False. There's no exclusion in Pius XI's teaching for "extraordinary circuмstances". The burden is to explain with any particular practice how the primary end is not subordinated to the secondary. That has never been done for NFP. Closest anyone comes is to claim that this isn't the case if someone is "open to life" (code language for ... would not have an abortion if NFP failed). But one could say the same thing of someone who would not have an abortion after a child is conceived because of a faulty condom.
.
"Openness to life" is a post-conciliar concept introduced by Paul VI. Right or wrong, it's not something that has ever been commonly stipulated by the pre-conciliar theologians or popes who affirmed the morality of periodic continence.
.
The poster in question had the right conclusion but the wrong explanation, or at least a vague one. What does "subjugate" mean?
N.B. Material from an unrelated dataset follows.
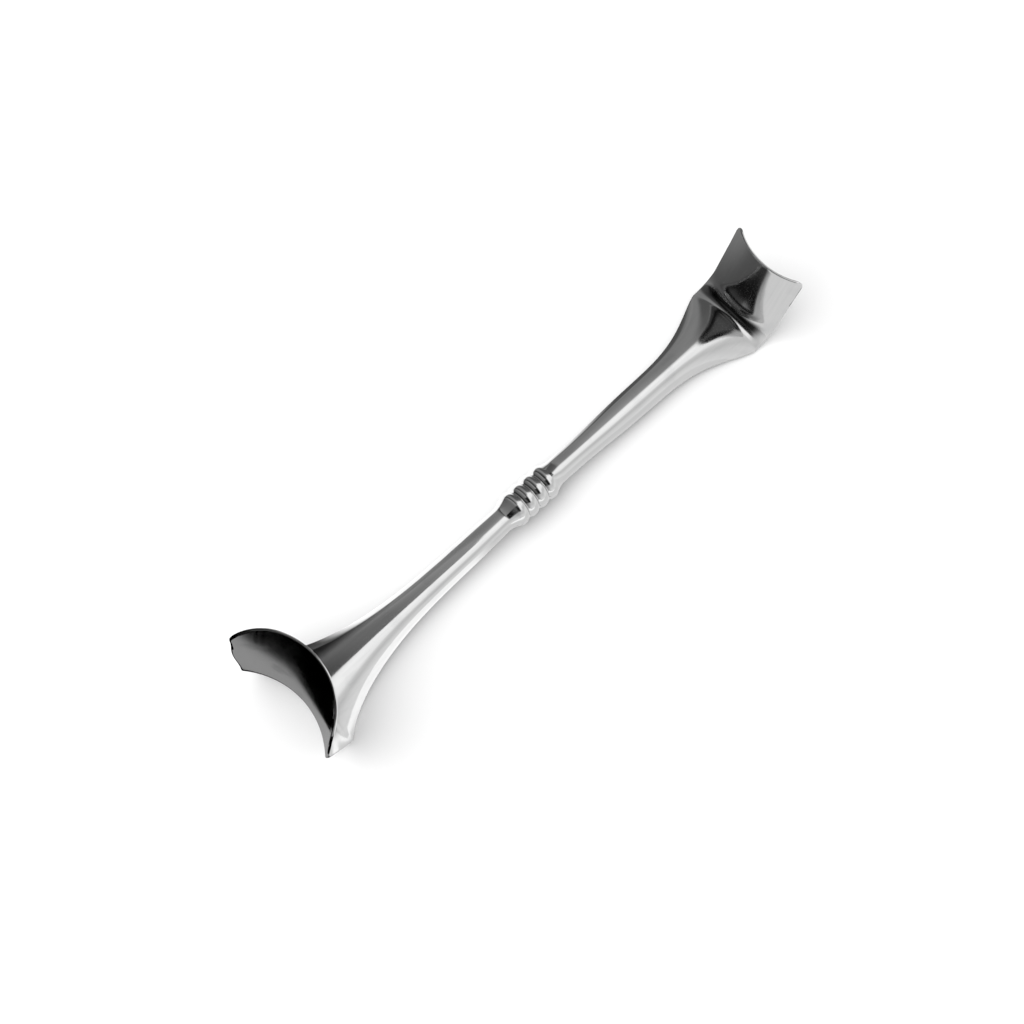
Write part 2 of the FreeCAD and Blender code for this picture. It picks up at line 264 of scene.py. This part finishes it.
def from_axis(spot):
    return Vector((0, spot.y, spot.z - GRIP_HEIGHT)).normalized()


def on_ring(spot, distance):
    """The spot on a ring or collar that lies outwards of a spot of the stem."""
    return Vector((distance, 0, GRIP_HEIGHT)) + from_axis(spot) * grip_radius(distance)


class Stem:
    """The smooth surface through an end's stations."""

    def __init__(self, end):
        self.loops = [outline(station) for station in (ROOT, WRIST, *end.stations, fold_station(end))]
        steps = [math.sqrt(sum((b - a).length_squared for a, b in zip(loop, ahead)))
                 for loop, ahead in zip(self.loops, self.loops[1:])]
        self.shares = [sum(steps[:count]) / sum(steps) for count in range(len(self.loops))]

    def share_at(self, distance):
        """How far along the stem a distance near the grip comes."""
        return self.shares[1] * (distance - ROOT.distance) / (WRIST.distance - ROOT.distance)

    def loop(self, share):
        weights = [math.prod((share - other) / (own - other) for other in self.shares if other != own)
                   for own in self.shares]
        return [sum((weight * spot for weight, spot in zip(weights, spots)), Vector())
                for spots in zip(*self.loops)]

    def taper_loop(self, distance):
        """The collar's taper, round at the collar and the stem's own shape at its foot."""
        part = (distance - COLLAR_END) / COLLAR_TAPER
        stem_share = part * part * (3 - 2 * part)
        extra = grip_radius(distance) - SHAFT_RADIUS - SHAFT_STEP
        return [on_ring(spot, distance).lerp(spot + from_axis(spot) * extra, stem_share)
                for spot in self.loop(self.share_at(distance))]


def fold_loop(end, turn):
    """The flare's last cross-section, turned up about the fold's line. Its rims cut the corner."""
    height = fold_height(end)
    spots = []
    for spot in outline(fold_station(end)):
        rim_share = (abs(spot.y) / end.base_half) ** FOLD_CUT_POWER
        reach = (height - spot.z) - end.fold_cut * rim_share * math.sin(2 * turn) ** 2
        spots.append(Vector((end.fold_distance + reach * math.sin(turn), spot.y,
                             height - reach * math.cos(turn))))
    return spots


def tip_outline(end):
    """The tip seen along the stem: a round corner, a straight edge and a round corner."""
    top = fold_height(end) + end.blade_height
    slant = math.atan2(end.tip_half - end.base_half, end.blade_height)
    middle = end.tip_half - end.corner_radius * (1 + math.sin(slant)) / math.cos(slant)
    turns = [-slant + (math.pi / 2 + slant) * step / CORNER_STEPS for step in range(CORNER_STEPS)]
    corner = [(middle + end.corner_radius * math.cos(turn),
               top - end.corner_radius * (1 - math.sin(turn))) for turn in turns]
    edge_steps = ARC_STEPS - 2 * CORNER_STEPS
    edge = [(middle * (1 - 2 * step / edge_steps), top) for step in range(edge_steps + 1)]
    return corner + edge + [(-across, up) for across, up in corner[::-1]]


def blade_back(end, across, up):
    """Distance of the blade's concave outer face from the fold's line."""
    share = up / end.blade_height
    half = end.base_half + (end.tip_half - end.base_half) * share
    lean = math.asin(half / end.face_radius)
    depth = end.base_depth + (end.tip_depth - end.base_depth) * share
    hollow = arch_rise(end.face_radius, half) + EDGE_THICKNESS * math.cos(lean) - depth
    back_half = half - EDGE_THICKNESS * math.sin(lean)
    radius = (back_half ** 2 + hollow ** 2) / (2 * hollow)
    return end.fold_radius + depth + arch_rise(radius, across)


def blade_loop(end, share):
    """The blade's cross-section part of the way up, curved more and more like the tip's outline."""
    height = fold_height(end)
    foot = fold_loop(end, math.pi / 2)
    inset = 1 - EDGE_THICKNESS / end.face_radius
    belly = end.belly * math.sin(math.pi * share) ** 2
    face, back = [], []
    for step, (tip_across, tip_up) in enumerate(tip_outline(end)):
        up = share * (tip_up - height)
        bulge = belly * (1 - 2 * step / ARC_STEPS)
        across = foot[step].y * (1 - share) + tip_across * share + bulge
        ahead = end.fold_distance + end.fold_radius + arch_rise(end.face_radius, across)
        face.append(Vector((ahead, across, height + up)))
        across = foot[-1 - step].y * (1 - share) + (tip_across * share + bulge) * inset
        back.append(Vector((end.fold_distance + blade_back(end, across, up), across, height + up)))
    return face + back[::-1]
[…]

In
Casti Conubii, Pius XI taught that no reason excuses from the negative precept to not deliberately frustrate the marital act. This is in reference to contraceptive behavior, as is made clear by his simultaneous affirmation of the intrinsic morality of sterile relations precisely
because they entail a due ordering of ends. At any rate, whatever the poster meant by "subjugate" it would not be correct to say that Pius XI made any exceptions to the necessary ordering of ends; he affirmed the morality of sterile relations (and periodic continence directly and specifically shortly after
CC's publication) precisely because in such relations there was no intrinsic disordering. It's not an exception, it's a completely different thing.
.
The relevance of grave necessity is that grave necessity can excuse from affirmative precepts, like the precept to go out and multiply. A separate but contributive point to the morality of periodic continence.